[sugar] Multilingual programming
Yoshiki Ohshima
yoshiki at squeakland.org
Mon Mar 19 16:01:48 EDT 2007
Hello,
Ian Bicking wrote:
>
> Alan Kay wrote:
> > Some examples in Etoys of Multilingual programming. Besides the Japanese
> > version shown here, some students in Japan have done a better one that
> > also uses Japanese syntax (this turns out to help many young children,
> > as one might expect). The Spanish one is particularly good as it has had
> > the useful pressure of being used heavily in Spain.
>
> How possible is it to translate the code automatically (just to expose
> the children to the English forms)? Logo doesn't really try to adapt to
> any syntax, I think -- or maybe it just happens to be vaguely English
> and I don't notice it.
I'm not sure anybody responded to this... but the graphical tiles
are elements in a syntactically correct parsed tree (D&D ensures that
only correct and type safe parse tree can be constructed), and each
tile can know where it came from, translating them is doable.
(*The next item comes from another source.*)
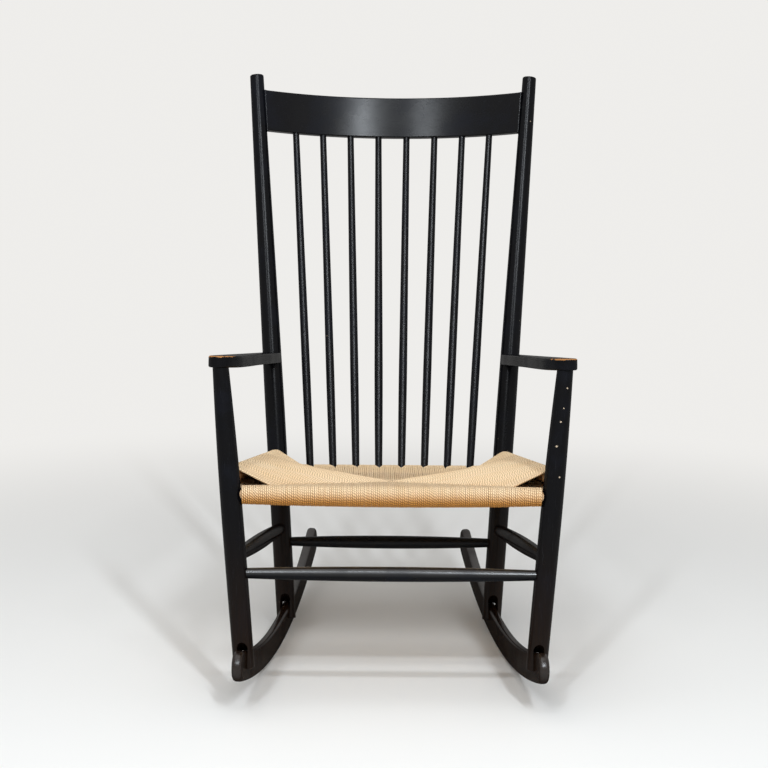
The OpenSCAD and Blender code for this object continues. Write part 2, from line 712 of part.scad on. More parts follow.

In
fact, in current Etoys, it just happens when you switch the language.
Of course, user-defined names are different story. There is no
reliable way to translate them, and we leave them as they are.
In the current Etoys system there are some issues; some tiles don't
really remember where they came from (I.e., either if it was defined
by the user or not) and sometimes wrongly translated when they
shouldn't. Also, if you change the type of a variable that is already
in use, you can make the parse tree type-unsafe. If such a script
gets executed, the system notifies the user in a relatively gentle way
and the user have a chance to fix it.